Несчастный Самоубийца приблизился, наконец, к тому, чего желал, и… отступил. Можно ли придумать что-нибудь более насмешливо-злобное: за ним гналось то, к чему он чувствовал страстное влечение, бежало следом за ним, и теперь он убегал от него. Почему не прекратил он всего этого, не уехал в Австралию? Он снова не был мужчиною, он был просто молью, кружащейся вокруг свечки. Занят был он только этим одним, только и знал, что создавать себе страдания; жизнь он видел только через эту щель, больше он ничего не видел, но это было, может быть, не так мало. Рассматриваемая в эту щель, жизнь становилась сильной, отчетливой, требовательной.
Вошла Марта с подносом. У Самоубийцы появилось испуганное выражение на лице, и, казалось, он не дождется момента, чтобы приступить к еде.
— Я причиняю вам слишком много хлопот, — с несчастным видом сказал он.
Фрекен:
— Какой это был куст? Пока вы едите я буду следить за ним.

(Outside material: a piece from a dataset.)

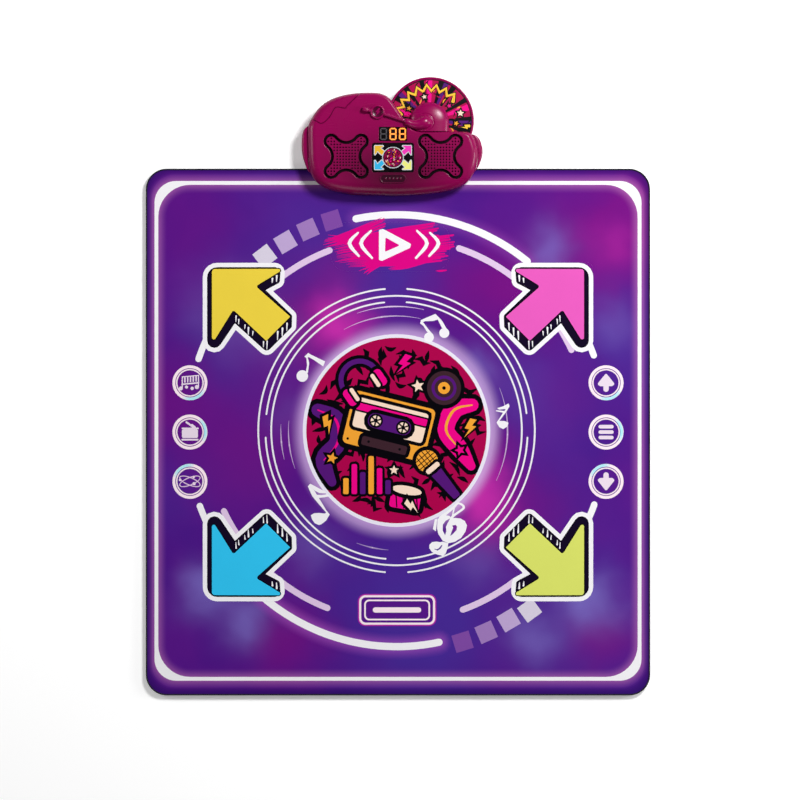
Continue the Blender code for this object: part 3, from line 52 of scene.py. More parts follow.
class Tree:
    """Adds nodes to a shader tree. An input is a value or another node's output."""

    def __init__(self, tree):
        self.tree = tree

    def put(self, value, socket):
        if isinstance(value, bpy.types.NodeSocket):
            self.tree.links.new(value, socket)
        else:
            socket.default_value = value

    def feed(self, node, **values):
        """Sets a node's inputs by name, with _ in place of a space."""
        for label, value in values.items():
            self.put(value, node.inputs[label.replace("_", " ")])
        return node

    def add(self, kind, inputs=(), **settings):
        node = self.tree.nodes.new(kind)
        for name, value in settings.items():
            setattr(node, name, value)
        for key, value in inputs.items() if isinstance(inputs, dict) else enumerate(inputs):
            self.put(value, node.inputs[key])
        return node

    def group(self, name, **values):
        """The outputs of a node group placed in this tree."""
        node = self.add("ShaderNodeGroup", node_tree=bpy.data.node_groups[name])
        return self.feed(node, **values).outputs

    def place(self):
        return self.add("ShaderNodeTexCoord").outputs["Object"]

    def math(self, operation, *values, clamp=False):
        return self.add("ShaderNodeMath", values, operation=operation, use_clamp=clamp).outputs[0]

    def vector(self, operation, *values, scale=1.0):
        node = self.add("ShaderNodeVectorMath", values, operation=operation)
        node.inputs[3].default_value = scale
        return node.outputs[0]

    def mix(self, share, first, second, blend="MIX"):
        values = {0: share, 6: first, 7: second}
        node = self.add("ShaderNodeMix", values, data_type="RGBA", blend_type=blend)
        return node.outputs[2]

    def noise(self, place, scale, detail=3.0, rough=0.5):
        values = {"Vector": place, "Scale": scale, "Detail": detail, "Roughness": rough}
        return self.add("ShaderNodeTexNoise", values).outputs[0]

    def drift(self, place, scale, detail=2.0):
        """A noise of three numbers, to stray a place by."""
        values = {"Vector": place, "Scale": scale, "Detail": detail}
        return self.add("ShaderNodeTexNoise", values).outputs[1]

    def bump(self, strength, distance, height):
        values = {"Strength": strength, "Distance": distance, "Height": height}
        return self.add("ShaderNodeBump", values).outputs[0]

    def ramp(self, value, low, high, to_low=0.0, to_high=1.0):
        values = (value, low, high, to_low, to_high)
        return self.add("ShaderNodeMapRange", values, clamp=True).outputs[0]


def shader_group(name, inputs, outputs):
    """A node group with the named sockets: its tree, its input sockets and its output node."""
    group = bpy.data.node_groups.new(name, "ShaderNodeTree")
    for label, kind in inputs:
        group.interface.new_socket(label, in_out="INPUT", socket_type=kind)
    for label, kind in outputs:
        group.interface.new_socket(label, in_out="OUTPUT", socket_type=kind)
    tree = Tree(group)
    start = group.nodes.new("NodeGroupInput").outputs
    return tree, start, group.nodes.new("NodeGroupOutput")


def rgb(red, green, blue):
    """An sRGB colour, each part from 0 to 255, as the shaders' linear one."""
    parts = []
    for part in (red, green, blue):
        part /= 255
        parts.append(part / 12.92 if part <= 0.04045 else ((part + 0.055) / 1.055) ** 2.4)
    return (*parts, 1.0)


def new_material(name, **values):
    """A material, its tree and its Principled shader with the given inputs set."""
    material = bpy.data.materials.new(name)
    material.use_nodes = True
    tree = Tree(material.node_tree)
    shader = material.node_tree.nodes["Principled BSDF"]
    return material, tree, tree.feed(shader, **values)


# Plain weave with slubs and worn spots: a shade to multiply by, and a normal
FLOAT = "NodeSocketFloat"
VECTOR = "NodeSocketVector"
COLOUR = "NodeSocketColor"
tree, start, end = shader_group(
    "woven_cloth", [("Pitch", FLOAT), ("Relief", FLOAT)], [("Shade", FLOAT), ("Normal", VECTOR)]
)
place = tree.place()
strayed = tree.vector("ADD", place, tree.vector("SCALE", tree.drift(place, 90.0), scale=0.0004))
split = tree.add("ShaderNodeSeparateXYZ", (strayed,)).outputs
turn = tree.math("DIVIDE", math.pi, start["Pitch"])
over = tree.math("SINE", tree.math("MULTIPLY", split[0], turn))
under = tree.math("SINE", tree.math("MULTIPLY", split[1], turn))
threads = tree.math("MULTIPLY_ADD", tree.math("MULTIPLY", over, under), 0.5, 0.5)
slubs = tree.noise(place, 1400.0, 2.0)
wear = tree.noise(place, 22.0, 5.0, 0.62)
height = tree.math("MULTIPLY_ADD", slubs, 0.6, threads)
shade = tree.math("MULTIPLY_ADD", threads, 0.10, 0.90)
shade = tree.math("MULTIPLY_ADD", tree.math("SUBTRACT", slubs, 0.5), 0.16, shade)
shade = tree.math("MULTIPLY_ADD", tree.math("SUBTRACT", wear, 0.5), 0.10, shade)
tree.feed(end, Shade=shade, Normal=tree.bump(0.35, start["Relief"], height))


def cloth_material(name, colour, roughness=0.85, pitch=0.0006):
    material, tree, shader = new_material(name, Roughness=roughness, Specular_IOR_Level=0.25)
    weave = tree.group("woven_cloth", Pitch=pitch, Relief=0.0001)
    tint = tree.mix(1.0, colour, weave["Shade"], "MULTIPLY")
    tree.feed(shader, Base_Color=tint, Normal=weave["Normal"], Sheen_Weight=0.08)
    return material


def spoke(x, y, radius, angle):
    """The point at a radius round a middle, at an angle in degrees."""
    turn = math.radians(angle)
    return x + radius * math.cos(turn), y + radius * math.sin(turn)


def arc(x, y, radius, first, last, count=24):
    """Points on an arc, from one angle to another in degrees."""
    return [spoke(x, y, radius, first + (last - first) * i / count) for i in range(count + 1)]


def circle(x, y, radius, count=48):
    return arc(x, y, radius, 0, 360, count)[:-1]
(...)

Он указал на шевелившийся куст.
— Надо иметь наблюдение не только за этим кустом, — сказал он, — но за целым лесом, за всей лесной опушкой, там пролегает тропинка для скота. — И он сейчас же принялся за еду. Он ел быстро и с увлечением, съел несколько горячих яиц, хлеба, вафли и масло и выпил много молока. За несколько дней он ел, вероятно, в первый раз.

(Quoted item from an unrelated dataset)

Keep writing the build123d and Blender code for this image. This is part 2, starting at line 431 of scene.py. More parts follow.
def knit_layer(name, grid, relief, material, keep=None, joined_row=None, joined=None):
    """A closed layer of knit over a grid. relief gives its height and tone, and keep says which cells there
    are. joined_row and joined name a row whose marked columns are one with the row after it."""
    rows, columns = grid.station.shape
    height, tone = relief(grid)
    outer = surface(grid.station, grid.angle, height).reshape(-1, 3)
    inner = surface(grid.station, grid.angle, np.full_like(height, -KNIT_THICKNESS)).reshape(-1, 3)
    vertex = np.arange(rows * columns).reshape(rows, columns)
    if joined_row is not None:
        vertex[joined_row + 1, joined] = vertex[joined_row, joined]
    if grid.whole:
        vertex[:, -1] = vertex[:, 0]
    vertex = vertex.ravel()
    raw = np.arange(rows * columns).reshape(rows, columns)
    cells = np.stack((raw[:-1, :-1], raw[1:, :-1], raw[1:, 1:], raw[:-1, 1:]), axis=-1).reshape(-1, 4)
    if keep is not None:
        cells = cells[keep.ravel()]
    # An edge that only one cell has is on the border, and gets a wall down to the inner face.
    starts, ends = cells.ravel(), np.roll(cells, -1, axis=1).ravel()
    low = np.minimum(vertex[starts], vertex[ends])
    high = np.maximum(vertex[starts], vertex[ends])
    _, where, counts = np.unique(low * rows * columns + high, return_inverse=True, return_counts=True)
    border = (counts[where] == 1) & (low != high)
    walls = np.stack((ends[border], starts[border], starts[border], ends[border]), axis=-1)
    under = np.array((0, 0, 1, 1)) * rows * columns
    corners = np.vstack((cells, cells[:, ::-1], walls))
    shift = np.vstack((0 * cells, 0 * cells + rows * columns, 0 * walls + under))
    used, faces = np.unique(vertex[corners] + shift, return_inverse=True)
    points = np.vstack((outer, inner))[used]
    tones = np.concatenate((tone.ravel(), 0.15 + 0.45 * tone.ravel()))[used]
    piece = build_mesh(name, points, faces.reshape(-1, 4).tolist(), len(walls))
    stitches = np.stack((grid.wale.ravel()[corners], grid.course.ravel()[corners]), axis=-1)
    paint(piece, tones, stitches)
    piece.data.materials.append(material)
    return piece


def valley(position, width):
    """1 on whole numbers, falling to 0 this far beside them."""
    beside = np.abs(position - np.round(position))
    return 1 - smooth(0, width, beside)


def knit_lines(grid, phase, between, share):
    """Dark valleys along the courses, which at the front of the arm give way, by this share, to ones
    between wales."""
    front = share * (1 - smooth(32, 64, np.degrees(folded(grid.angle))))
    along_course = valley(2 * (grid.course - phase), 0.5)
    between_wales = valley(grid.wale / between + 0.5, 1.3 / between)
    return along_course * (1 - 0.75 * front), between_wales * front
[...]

Фрекен все смотрит в окно. Конечно, она хорошо видит то, что шевелится там: она видит также, как дама оттуда маленькими шажками приближается к строениям, идет робко, немного покачиваясь: у нее перо на шляпе и на нее накинут широкий плащ, застегнутый до самого низу. Дама подходит очень близко, и фрекен не мешает ей, не без некоторого любопытства.
— Спасибо, — говорит Самоубийца, вставая. — Это самая лучшая еда, которую я когда-либо ел в горах. Подумайте, вафли!
Фрекен:
— Сядьте там, где вы сидели, и закурите трубку.
— У меня нет трубки, мне нечего курить. Как, собственно, вы чувствуете себя, фрекен д'Эспар? Бодры?
— Да, — ответила она, — бодра, не могу сказать ничего другого.
— Вы избрали благую участь, оставив санаторию.
— Не знаю, — и чтобы сказать что-нибудь и этим выиграть время, она продолжала: — Они все строятся в санатории.
— Да, а мы умираем там! Фрекен кивнула:
— Да, там было много смертных случаев.
— Один за другим, я прямо счет потерял. Ах, смерть чистит нас, мы непригодны к жизни: сапоги, которые мы носим, велики для нас, и мы спотыкаемся в них.
Вдруг Марта открыла дверь и вызвала фрекен; во время ее отсутствия Самоубийца снова занял свое место у окна. Теперь он стал спокойнее, еда на него хорошо подействовала, у него память прояснилась, и он помнит, что нужно положить на поднос деньги для Марты. Он снова стал оглядывать лес своими зоркими глазами.
Вернулась фрекен д'Эспар и сказала:
— Они здесь!
— Что!..
Самоубийца разом понял, кто пришел, и вскричал:
— Здесь вот, на дворе. Марта говорила с нею. Она, верно, пришла другою дорогою, тою, которая ведет в санаторию.